DATA LINES:

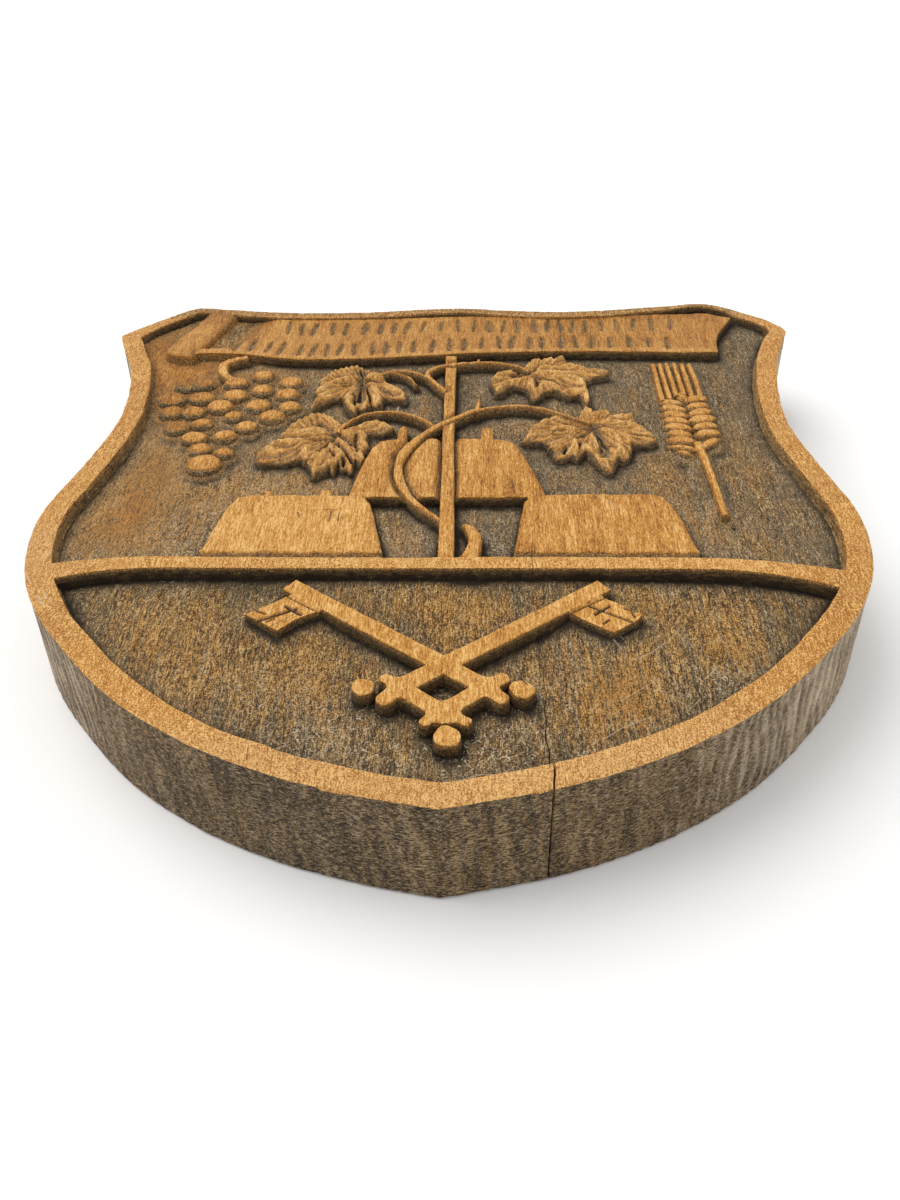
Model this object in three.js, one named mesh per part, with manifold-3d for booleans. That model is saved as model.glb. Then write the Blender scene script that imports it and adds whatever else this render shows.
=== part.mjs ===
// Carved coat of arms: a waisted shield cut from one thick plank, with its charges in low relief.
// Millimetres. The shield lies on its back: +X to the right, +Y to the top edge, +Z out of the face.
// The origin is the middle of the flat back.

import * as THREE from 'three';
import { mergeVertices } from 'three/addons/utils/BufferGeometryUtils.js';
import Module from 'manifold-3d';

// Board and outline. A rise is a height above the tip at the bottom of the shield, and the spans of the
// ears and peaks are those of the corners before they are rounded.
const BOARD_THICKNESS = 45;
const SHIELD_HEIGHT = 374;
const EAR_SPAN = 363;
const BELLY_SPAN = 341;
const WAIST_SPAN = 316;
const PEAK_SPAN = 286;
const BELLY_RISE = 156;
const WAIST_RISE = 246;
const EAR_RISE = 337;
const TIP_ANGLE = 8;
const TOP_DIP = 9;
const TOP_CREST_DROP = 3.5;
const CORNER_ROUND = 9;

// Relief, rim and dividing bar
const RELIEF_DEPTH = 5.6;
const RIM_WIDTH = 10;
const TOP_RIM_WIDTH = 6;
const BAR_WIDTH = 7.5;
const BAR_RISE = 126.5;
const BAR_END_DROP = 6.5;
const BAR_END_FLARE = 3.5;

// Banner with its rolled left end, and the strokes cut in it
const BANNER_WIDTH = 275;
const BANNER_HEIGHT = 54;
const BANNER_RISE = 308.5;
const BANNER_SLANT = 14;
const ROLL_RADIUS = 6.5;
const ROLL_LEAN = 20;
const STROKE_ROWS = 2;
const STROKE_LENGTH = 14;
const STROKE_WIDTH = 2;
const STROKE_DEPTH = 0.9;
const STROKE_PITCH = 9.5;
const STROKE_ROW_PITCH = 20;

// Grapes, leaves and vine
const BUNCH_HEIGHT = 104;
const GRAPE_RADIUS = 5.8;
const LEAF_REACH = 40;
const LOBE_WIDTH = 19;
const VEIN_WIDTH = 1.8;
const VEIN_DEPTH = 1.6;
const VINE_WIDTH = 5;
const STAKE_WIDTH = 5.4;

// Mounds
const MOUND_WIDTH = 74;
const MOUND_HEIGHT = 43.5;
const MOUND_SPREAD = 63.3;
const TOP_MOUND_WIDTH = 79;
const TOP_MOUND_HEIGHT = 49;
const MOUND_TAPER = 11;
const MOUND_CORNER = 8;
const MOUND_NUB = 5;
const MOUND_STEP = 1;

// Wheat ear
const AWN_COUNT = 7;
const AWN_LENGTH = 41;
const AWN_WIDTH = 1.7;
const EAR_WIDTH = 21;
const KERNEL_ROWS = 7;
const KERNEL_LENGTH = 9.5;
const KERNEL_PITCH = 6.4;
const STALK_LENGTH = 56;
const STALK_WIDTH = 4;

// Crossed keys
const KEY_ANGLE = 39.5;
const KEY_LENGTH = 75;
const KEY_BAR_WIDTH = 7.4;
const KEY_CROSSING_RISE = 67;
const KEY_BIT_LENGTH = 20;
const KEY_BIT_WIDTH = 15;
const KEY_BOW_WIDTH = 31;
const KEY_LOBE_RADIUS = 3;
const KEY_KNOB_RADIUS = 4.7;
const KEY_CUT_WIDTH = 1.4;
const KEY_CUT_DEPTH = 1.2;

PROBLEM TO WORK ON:
Return exactly the lines from the beginning of the data above through the one containing "import Module from 'manifold-3d';", please. Include both end lines and add nothing else.

RESULT OF THIS TASK:
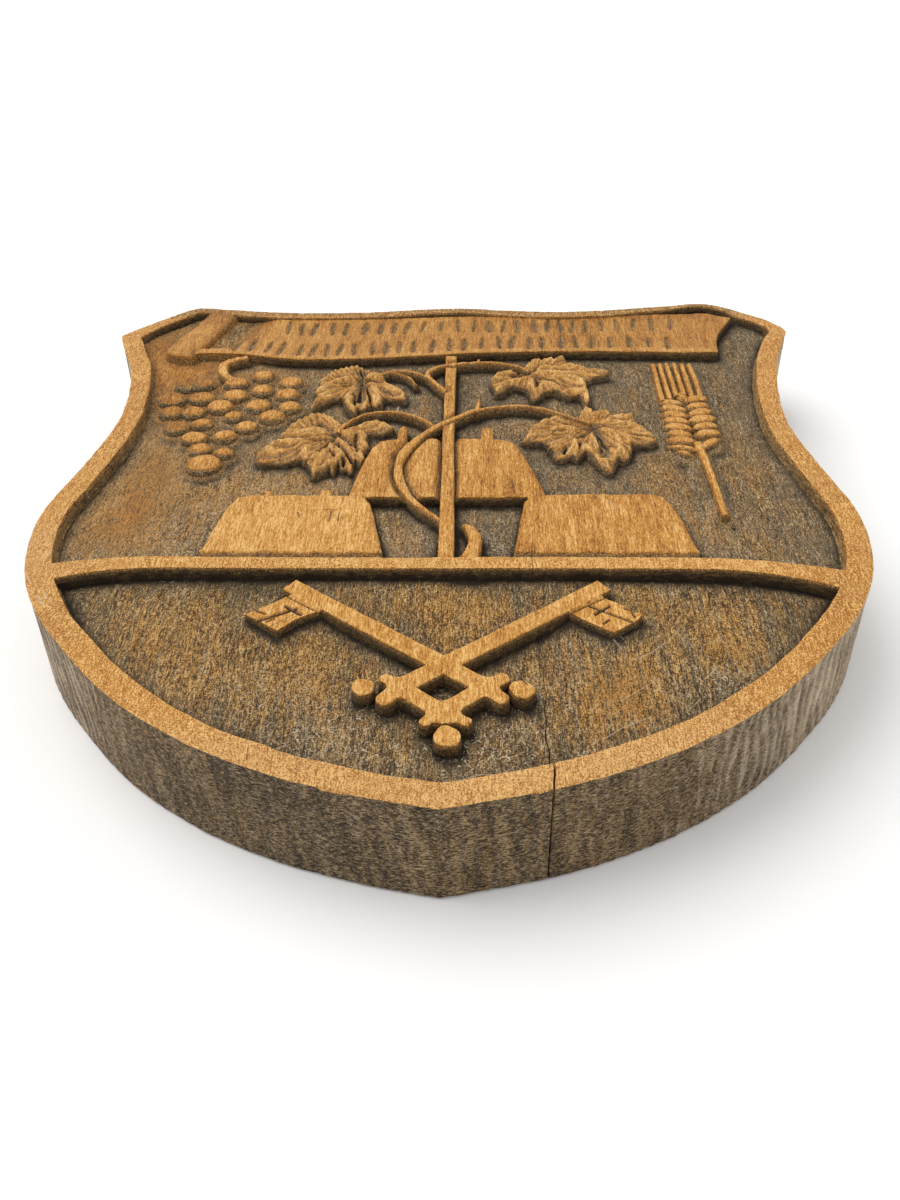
Model this object in three.js, one named mesh per part, with manifold-3d for booleans. That model is saved as model.glb. Then write the Blender scene script that imports it and adds whatever else this render shows.
=== part.mjs ===
// Carved coat of arms: a waisted shield cut from one thick plank, with its charges in low relief.
// Millimetres. The shield lies on its back: +X to the right, +Y to the top edge, +Z out of the face.
// The origin is the middle of the flat back.

import * as THREE from 'three';
import { mergeVertices } from 'three/addons/utils/BufferGeometryUtils.js';
import Module from 'manifold-3d';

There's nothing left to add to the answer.